** Start Recorded information **

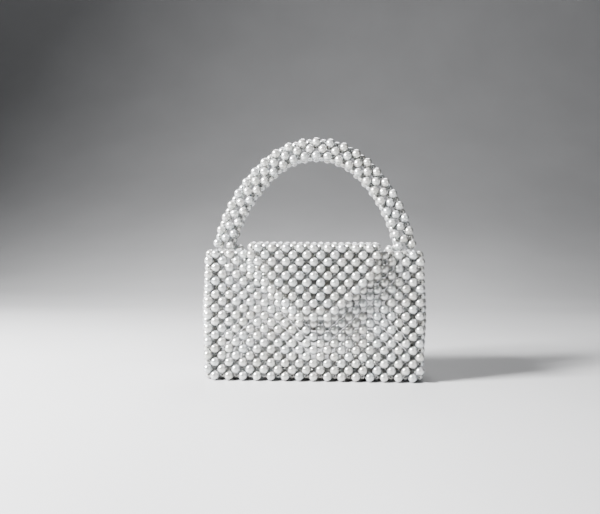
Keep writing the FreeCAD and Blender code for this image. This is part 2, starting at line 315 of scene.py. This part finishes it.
def drilled_pearls(node):
    """Centre and bore direction of every pearl in a CAD node.

    All vertices of a drilled pearl lie on its sphere, which gives the centre. The faces
    whose normals point at the middle are the bore's wall, and no wall normal has a part
    along the bore.
    """
    places, triangles, labels = islands(node)
    found = []
    triangle_labels = labels[triangles[:, 0]]
    for label in np.unique(labels):
        own = places[labels == label]
        shift = own.mean(axis=0)
        local = own - shift
        system = np.hstack([2 * local, np.ones((len(local), 1))])
        sphere = np.linalg.lstsq(system, (local ** 2).sum(axis=1), rcond=None)[0]
        centre = sphere[:3] + shift
        corners = places[triangles[triangle_labels == label]] - centre
        normals = np.cross(corners[:, 1] - corners[:, 0], corners[:, 2] - corners[:, 0])
        wall = (normals * corners.mean(axis=1)).sum(axis=1) < 0
        spread = normals[wall].T @ normals[wall]
        direction = np.linalg.eigh(spread)[1][:, 0]
        found.append((centre, direction))
    return found


def scatter_pearls(name, node_name):
    """A mesh of finely made pearls on the places of a CAD node's solids."""
    found = drilled_pearls(frame["nodes"][node_name])
    points = []
    for centre, direction in found:
        spin = random.uniform(0, 2 * math.pi)
        lean = Vector([random.gauss(0, LEAN_SPREAD) for _ in range(3)])
        turn = Vector((0, 0, 1)).rotation_difference(Vector(direction) + lean)
        rotation = np.array(turn.to_matrix() @ Matrix.Rotation(spin, 3, "Z"))
        growth = random.uniform(SMALLEST_PEARL, LARGEST_PEARL)
        nudge = np.array([random.gauss(0, PLACE_SPREAD) for _ in range(3)])
        points.append(POINTS @ rotation.T * growth + centre + nudge)
    quads = np.concatenate([QUADS + index * len(POINTS) for index in range(len(found))])
    piece = make_piece(name, np.concatenate(points).tolist(), quads.tolist(), PEARL)
    # The bore weights carry painted shade into the pearl colour and dullness into its roughness.
    hole = piece.data.attributes.new("bore_shade_and_dull", "FLOAT", "POINT")
    hole.data.foreach_set("value", np.tile(BORE_SHADE_AND_DULL_WEIGHTS, len(found)).astype(np.float32))
    return piece


BODY_OF_NODE = {
    node: body
    for body, members in frame["record"]["behaviour"]["bodies"].items()
    for node in members
}


def make_weave():
    """Every pearl node is replaced; every line node keeps its CAD shape."""
    for node_name, node in frame["nodes"].items():
        if node_name.endswith("_pearls"):
            piece = scatter_pearls(node_name.replace("_pearls", "_nacre"), node_name)
            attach(piece, BODY_OF_NODE[node_name])
            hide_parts(node_name)
        else:
            node.data.materials.clear()
            node.data.materials.append(LINE)
            shade_smooth(node.data)


# ---------------------------------------------------------------- sewing of the handle
def bore_ends(pearl):
    centre, direction = (Vector(part) for part in pearl)
    half_bore = math.sqrt(PEARL_RADIUS ** 2 - BORE_RADIUS ** 2)
    return [(centre + direction * half_bore * sign, direction * sign) for sign in (-1, 1)]


def strand(start, start_way, end, end_way):
    """A thin tube from one hole to another, leaving both straight along their bores."""
    pull = (end - start).length * LINE_PULL
    handles = [start, start + start_way * pull, end + end_way * pull, end]
    points = []
    for step in range(LINE_STEPS + 1):
        t = step / LINE_STEPS
        share = ((1 - t) ** 3, 3 * t * (1 - t) ** 2, 3 * t * t * (1 - t), t ** 3)
        slope = (-(1 - t) ** 2, (1 - t) * (1 - 3 * t), t * (2 - 3 * t), t * t)
        middle = sum((handle * part for handle, part in zip(handles, share)), Vector())
        along = sum((handle * part for handle, part in zip(handles, slope)), Vector())
        along.normalize()
        if step == 0:
            first = along.orthogonal().normalized()
        else:
            first = (first - along * first.dot(along)).normalized()
        second = along.cross(first)
        for side in range(LINE_SIDES):
            angle = side / LINE_SIDES * 2 * math.pi
            outwards = first * math.cos(angle) + second * math.sin(angle)
            points.append(middle + outwards * LINE_RADIUS)
    quads = [
        (row * LINE_SIDES + side, row * LINE_SIDES + (side + 1) % LINE_SIDES,
         (row + 1) * LINE_SIDES + (side + 1) % LINE_SIDES, (row + 1) * LINE_SIDES + side)
        for row in range(LINE_STEPS) for side in range(LINE_SIDES)
    ]
    last_ring = LINE_STEPS * LINE_SIDES
    caps = [tuple(reversed(range(LINE_SIDES))), tuple(range(last_ring, last_ring + LINE_SIDES))]
    return points, quads + caps


def sew_handle():
    """From each lowest pearl of a leg, one strand to each of the two pearls nearest to it."""
    points = []
    faces = []
    for side in ("left", "right"):
        leg = drilled_pearls(frame["nodes"]["handle_%s_leg_pearls" % side])
        leg.sort(key=lambda pearl: pearl[0][2])
        seat = drilled_pearls(frame["nodes"]["%s_shoulder_pearls" % side])
        seat += drilled_pearls(frame["nodes"]["%s_gusset_pearls" % side])
        for foot in leg[:PEARLS_ROUND_LEG]:
            start, start_way = min(bore_ends(foot), key=lambda mouth: mouth[0].z)
            tucked_start = start - start_way * LINE_TUCK
            nearest = sorted(seat, key=lambda pearl: np.linalg.norm(pearl[0] - foot[0]))
            for pearl in nearest[:SEATS_PER_PEARL]:
                mouths = bore_ends(pearl)
                end, end_way = min(mouths, key=lambda mouth: (mouth[0] - start).length)
                tucked_end = end - end_way * LINE_TUCK
                more, tube = strand(tucked_start, start_way, tucked_end, end_way)
                faces += [tuple(index + len(points) for index in face) for face in tube]
                points += more
    points = [tuple(point) for point in points]
    piece = make_piece("handle_base_strands", points, faces, LINE)
    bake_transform(piece)


# ---------------------------------------------------------------- studio
def make_studio():
    """A pale floor that curves up into a backdrop behind the bag."""
    half_width = 3.0
    front = -3.0
    back = 0.8
    bend = 2.2
    bend_steps = 12
    height = 4.0
    profile = [(front, 0.0), (back, 0.0)]
    for step in range(1, bend_steps + 1):
        angle = step / bend_steps * math.pi / 2
        profile.append((back + bend * math.sin(angle), bend * (1 - math.cos(angle))))
    profile.append((back + bend, height))
    points = [(x, y, z) for y, z in profile for x in (-half_width, half_width)]
    quads = [(2 * i, 2 * i + 1, 2 * i + 3, 2 * i + 2) for i in range(len(profile) - 1)]
    floor = make_piece("studio_floor", points, quads, studio_material())


def area_light(name, place, aim, size, power):
    data = bpy.data.lights.new(name, "AREA")
    data.shape = "SQUARE"
    data.size = size
    data.energy = power
    lamp = bpy.data.objects.new(name, data)
    lamp.location = place
    direction = Vector(aim) - Vector(place)
    lamp.rotation_euler = direction.to_track_quat("-Z", "Y").to_euler()
    bpy.context.collection.objects.link(lamp)


def make_lights():
    middle = (0.0, 0.0, 0.13)
    area_light("key_upper_left", (-0.95, -0.42, 0.85), middle, size=0.32, power=88.0)
    area_light("fill_right", (1.1, -1.0, 0.5), middle, size=0.9, power=5.0)
    area_light("top_back", (0.1, 0.9, 1.3), middle, size=0.8, power=12.0)
    world = bpy.data.worlds.new("studio_world")
    world.use_nodes = True
    background = world.node_tree.nodes["Background"]
    background.inputs["Color"].default_value = (0.80, 0.82, 0.85, 1.0)
    background.inputs["Strength"].default_value = 0.14
    bpy.context.scene.world = world


def make_camera():
    """Just under the bag's rim, turned 1.75 degrees, 0.55 m in front of the bag."""
    data = bpy.data.cameras.new("camera")
    data.sensor_width = 36.0
    data.lens = 31.4
    camera = bpy.data.objects.new("camera", data)
    turn = Euler((math.radians(90.4), 0.0, math.radians(1.75))).to_matrix()
    roll = Matrix.Rotation(math.radians(0.4), 3, "Z")
    camera.matrix_world = Matrix.Translation((0.0021, -0.5868, 0.1263)) @ (turn @ roll).to_4x4()
    bpy.context.collection.objects.link(camera)
    bpy.context.scene.camera = camera
    bpy.context.scene.view_settings.look = "AgX - Medium High Contrast"


make_camera()
make_weave()
sew_handle()
make_studio()
make_lights()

** End Recorded information **

What you should do: Starting at the top of the data above, repeat every line exactly until the line containing "a CAD node." has been given, then stop.

Solution to the exercise:
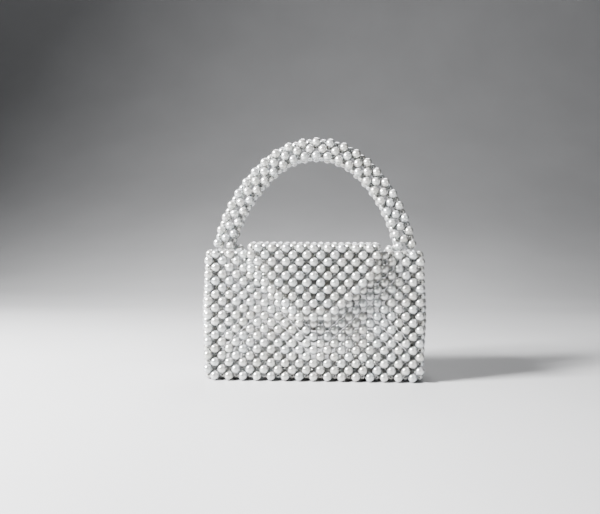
Keep writing the FreeCAD and Blender code for this image. This is part 2, starting at line 315 of scene.py. This part finishes it.
def drilled_pearls(node):
    """Centre and bore direction of every pearl in a CAD node.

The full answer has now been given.